Jacek: DIN, because Stefan Sagmeister and karlssonwilker used it for all their work. At that time, I really had no sensibility for typefaces, and I really wanted to intern for them. Anyway, it worked.

Poulin: I don’t remember but it was probably some awful typeface that I selected purely for its visual effect (and affect). While it’s no excuse, I was young and typographically naïve.

Willoughby: It has been more than 40 years and I have no idea. It was probably typed on an IBM Selectric, which came out in 1961.

Siegler: For my first resume, I had to mark up a typed sheet of paper with my desired typeface choice, sizes and leading. When I got it back, I made a mechanical with it. If I didn’t like the size of something (or the font), I had to mark it up again and send out for new type. It got expensive if you kept changing your mind! I think I probably ended up using a version of Franklin Gothic.

We assume you’ve received some bad resumes in your day.

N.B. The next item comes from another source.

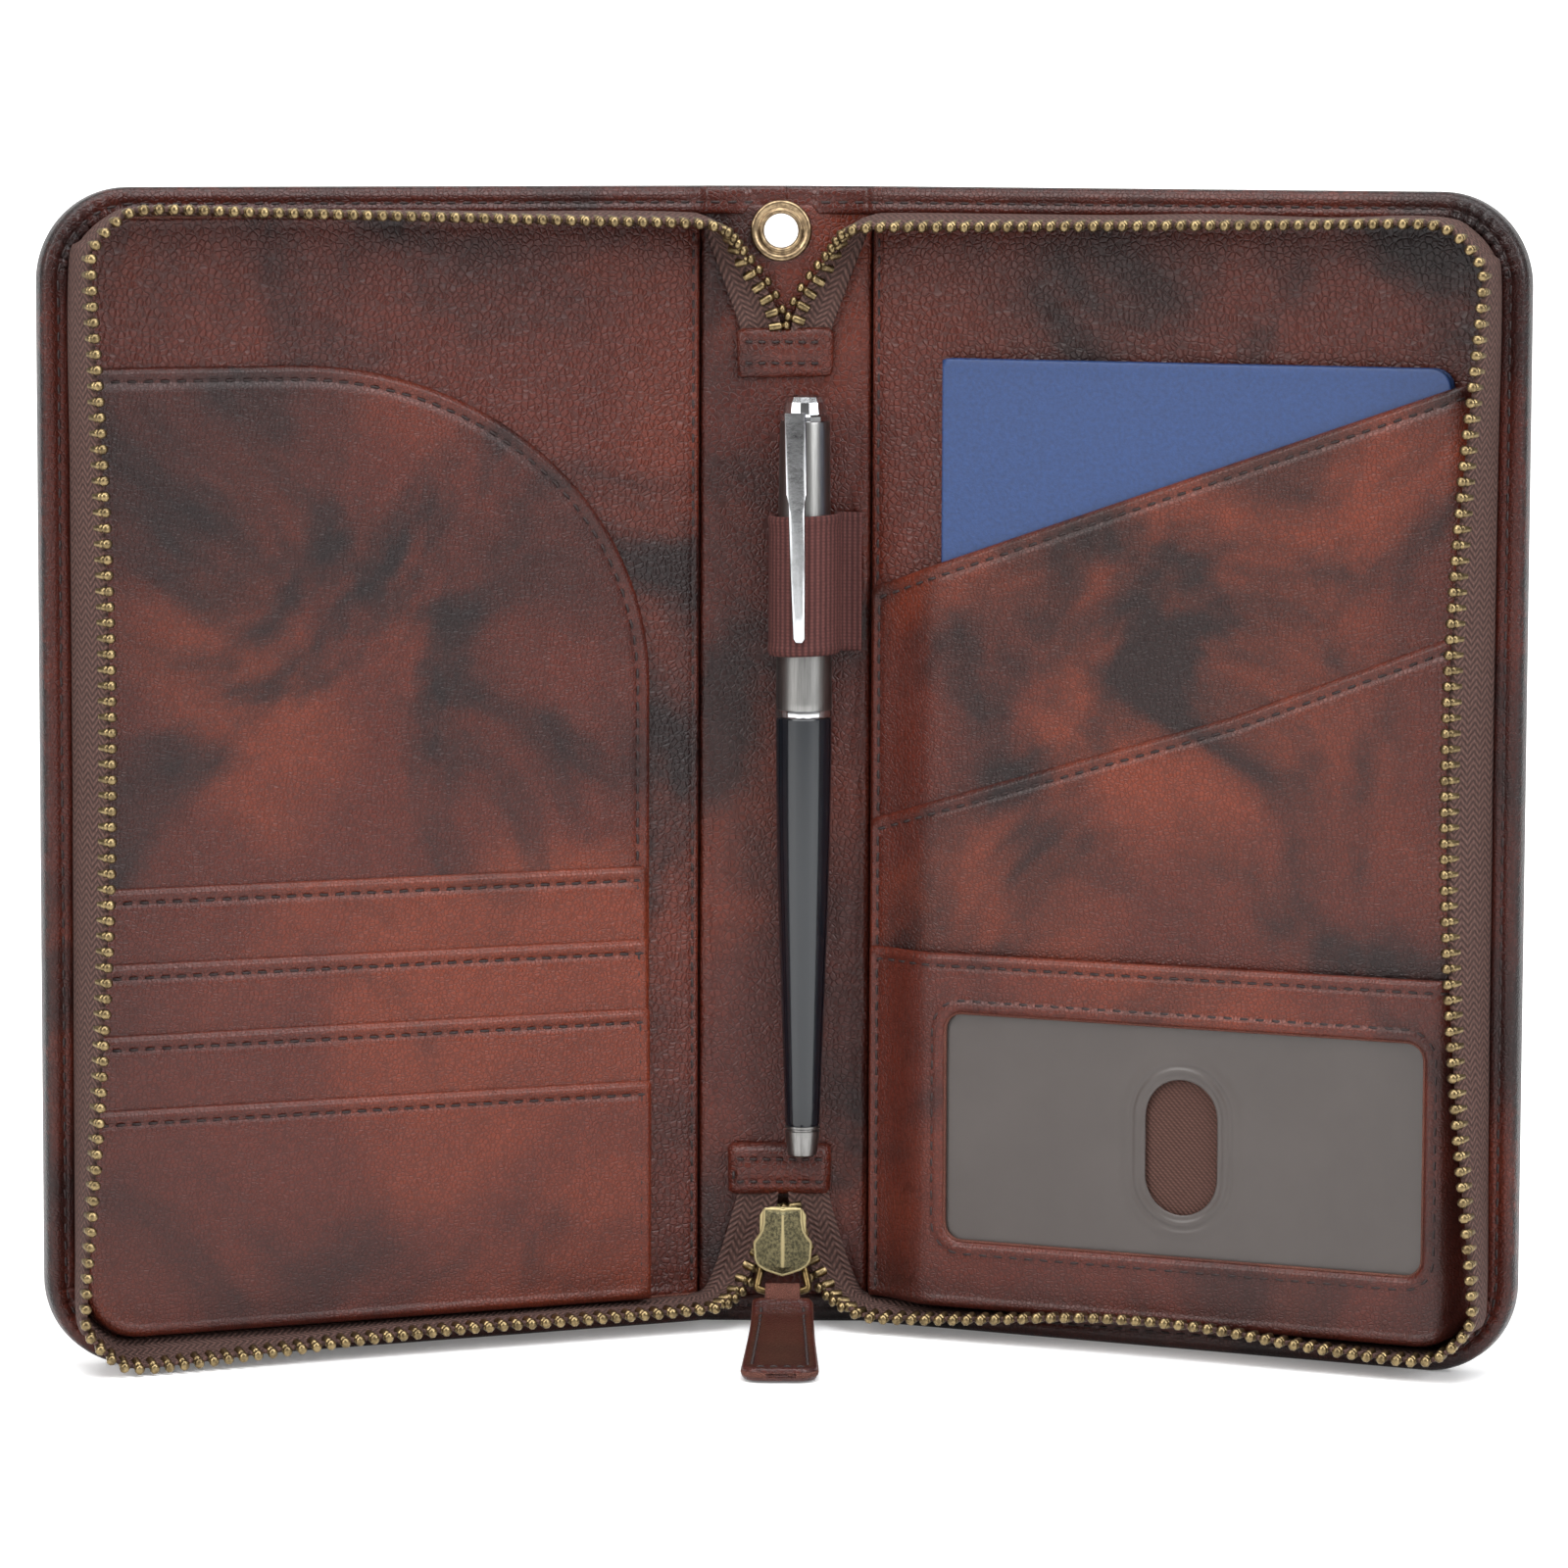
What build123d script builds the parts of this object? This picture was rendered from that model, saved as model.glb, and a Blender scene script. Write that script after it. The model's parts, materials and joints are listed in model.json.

What’s the worst offense you’ve seen?

Siegler: There have been so many, but most of the truly egregious ones stand out because of the cover letter. People tend to proofread their resumes pretty extensively, but for some reason, not their cover letters. More than once, we have received cover letters addressed to us, but with a sentence about how much the applicant loves another firm’s work, because they forgot to swap out that firm’s name for ours in their clearly very generic cover letter.

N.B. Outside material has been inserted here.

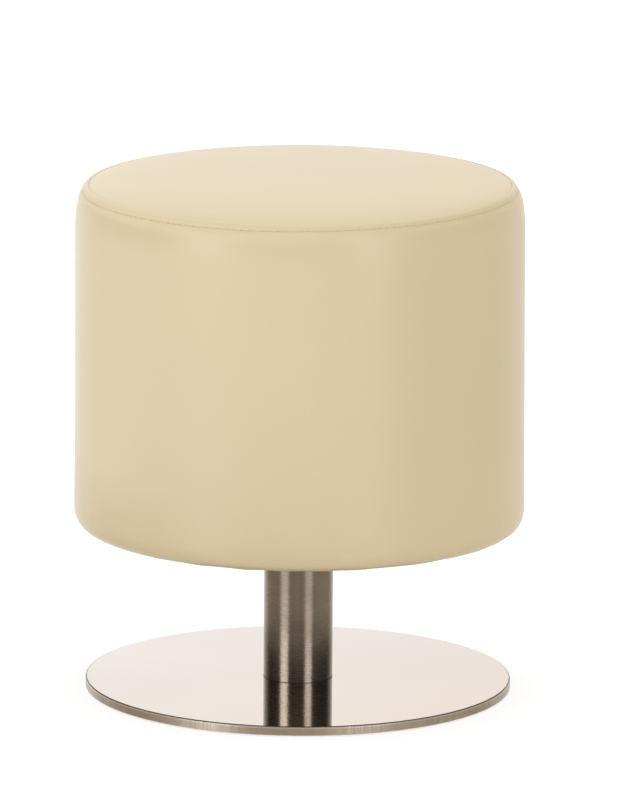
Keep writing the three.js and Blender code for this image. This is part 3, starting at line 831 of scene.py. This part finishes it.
def sideRelief(rows, below, angles, along):  # height over the plain shape, and how much painted crease shade
    relief, creaseShade = bandRelief(below, angles)
    low, high = sideShape["freeAbove"]
    free = smoothStep(rows[:, 1], drumBottom + low, drumBottom + high) * smoothStep(below, *sideShape["freeBelow"])
    relief = relief - free[:, None] * sideShape["inset"]
    relief = relief + free[:, None] * gentleWaves(angles, along, sideShape["unevenness"], sideShape["seed"])
    fromSeam = (angles - math.pi / 2)[None, :] * drumRadius
    seam = bell(fromSeam, 0.0, sideShape["backSeamWidth"] * 0.55)
    plain = smoothStep(below, 6 * mm, 8 * mm)[:, None]
    relief = relief - sideShape["backSeamDepth"] * seam * plain
    rise, place, width = sideShape["backLips"]
    relief = relief + rise * bell(np.abs(fromSeam), place, width) * plain
    far, near = sideShape["pleatsStart"]
    under = smoothStep(rows[:, 0], rollRadius - far, rollRadius - near) * (rows[:, 1] < drumBottom + 3 * mm)
    far, near = sideShape["pleatsEnd"]
    under = under * (1 - smoothStep(rows[:, 0], rollRadius - far, rollRadius - near))
    pleats = np.abs(np.sin(sideShape["hemPleats"] / 2 * angles + 0.7 * np.sin(3 * angles))) ** 1.6
    relief = relief - sideShape["pleatDepth"] * under[:, None] * pleats
    # the back seam's groove gets painted shade as well
    return relief, np.clip(creaseShade + 0.5 * seam * plain, 0, 1)


def swellSide(outer, rows, below, angles, along):  # from the foot roll to just above the stitching
    simRows = [i for i in range(len(rows)) if rows[i, 0] > 0.17 and below[i] > 7.3 * mm]
    simAngles = ringAngles(simLook["sides"])
    column = np.searchsorted(angles, simAngles) % len(angles)
    inner = revolved([(foamInner, boardTop), (foamInner, drumBottom + 4 * mm)], simAngles)
    rings = np.concatenate([outer[simRows][:, column], inner])
    last = len(simRows) - 1
    held = [0, 1, 2] + list(range(last - 3, last + 3))
    move = swell("sideSim", rings, held, sideShape["swellLimit"])[: len(simRows)]
    spread = spreadMove(move, angles[column], along[simRows], angles, along[simRows], simLook["sideWaves"])
    outer[simRows] += spread
    print("side band swelled up to", round(float(np.abs(spread).max()) * 1000, 2), "mm")


def buildSide():
    rows, below = sideOuterRows()
    normal = outward(rows)
    angles = bandAngles()
    along = arcSteps(rows)
    relief, creaseShade = sideRelief(rows, below, angles, along)
    lean = turned(normal[:, 0:1], normal[:, 1:2], angles)
    outer = revolved(rows, angles) + lean * relief[..., None]
    swellSide(outer, rows, below, angles, along)

    # fold at the seam, then the inside back to the hem
    bend, cover = drumShape["fold"], drumShape["skin"]
    up = turned(-normal[-1, 1], normal[-1, 0], angles)
    centre = outer[-1] - lean[-1] * bend
    turns = np.linspace(0, math.pi, 7)[1:]
    fold = [centre + bend * (lean[-1] * math.cos(t) + up * math.sin(t)) for t in turns]
    foldDown = revolved(shoulderInside(np.array([1.5 * mm, drumShape["seamDepth"]]), 2 * bend), angles)
    behind = [tuple(p) for p in shoulderInside(np.array([9.5, 16, 24, 32]) * mm, cover * 1.1)]
    foam = [(wallRadius - 1.4 * mm, boardTop + 0.2 * mm), (foamInner, boardTop)]
    foam += [(foamInner, z) for z in np.linspace(boardTop, drumBottom + 2.2 * mm, 6)[1:]]
    hem = [(foamInner - 1 * mm, drumBottom + cover), (drumShape["hemRadius"], drumBottom + cover)]
    inner = revolved(behind + foam + hem, angles)
    rings = settle(np.concatenate([outer, np.stack(fold), foldDown, inner]))
    mesh = ringMesh("sideBand", rings, closed=True)
    foldFrom, downFrom = len(rows), len(rows) + len(fold)
    innerFrom = downFrom + len(foldDown)
    # painted shade: the inside of the fold and the hidden sides of the seam darker
    shade = np.zeros(rings.shape[:2])
    shade[:foldFrom] = creaseShade
    shade[foldFrom:downFrom] = np.linspace(0.05, 0.3, len(fold))[:, None]
    shade[downFrom:innerFrom] = 0.3
    writeCreaseShade(mesh, shade)
    side = addObject("sideBand", mesh, "creamLeatherette", "foamPad")
    foamFrom = (innerFrom + len(behind)) * len(angles)
    numbers = np.zeros(len(mesh.polygons))
    numbers[foamFrom: foamFrom + len(foam) * len(angles)] = 1
    numberFinishes(mesh, numbers)
    sharpen(mesh, sideShape["sharpAngle"])
    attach(side, "seat")
    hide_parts("side_cover", "side_padding")
    print("side band:", len(mesh.polygons), "faces")


# Top panel over its crowned foam
topShape = {
    "unevenness": 0.10 * mm,
    "swellLimit": 0.9 * mm,
    "freeEdge": (22 * mm, 4 * mm),
    "sharpAngle": 62,
    "seed": 8,
}


def topRows():
    seam = shoulderPoint(seamAngle)
    edge = seam[0] - drumShape["fold"] - drumShape["edgeGap"]
    shares = [0.03, 0.08, 0.15, 0.24, 0.33, 0.42, 0.5, 0.58, 0.65, 0.71, 0.77, 0.82, 0.85, 0.87, 0.89, 0.907]
    shares += [0.922, 0.935, 0.946, 0.956, 0.965, 0.973, 0.98, 0.986, 0.991, 0.9945, 0.997, 0.9987, 0.9997]
    crown, power = drumShape["crown"]
    reach, drop = drumShape["edgeDrop"]
    panel = []
    for share in shares:
        over = np.clip(1 - edge * (1 - share) / reach, 0, 1)
        height = seamHeight + crown * (1 - share**power) - drop * (1 - math.sqrt(1 - over**2))
        panel.append((share * edge, height))
    sunk = [(edge + 0.03 * mm, seamHeight - drop - 0.4 * mm)]
    behind = shoulderInside(np.array([0.8, 2.2, 4.5]) * mm, 2 * drumShape["fold"] + 0.2 * mm)
    sunk += [tuple(p) for p in behind]
    neck = [tuple(p) for p in shoulderInside(np.array([10.5, 18, 26, 34]) * mm, 2.3 * mm)]
    base = [(wallRadius - 2.6 * mm, boardTop + 0.5 * mm)]
    floor = [(drumRadius * s, boardTop + 0.35 * mm) for s in (0.97, 0.8, 0.5, 0.2)]
    return np.array(panel), np.array(sunk), np.array(neck + base + floor)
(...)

Willoughby: Last year a job seeker sent us a beautifully crafted calligraphy poster using our name, Willoughby. Unfortunately, our name was misspelled.

Le: I’ve gotten some really bad resumes through the years. But the worst ones aren’t bad because they’re ugly; they’re bad because it’s obvious the designer doesn’t really understand typography or design. I’ve gotten some that are standard business Word templates in Helvetica, which is a deal breaker for any design position. I’ve gotten many that treated the resume like a gig poster, which shows a lack of control or conveys arrogance, or both. The best resumes are the ones that make me want to read the whole story of that person, served up in a way that conveys personality and style.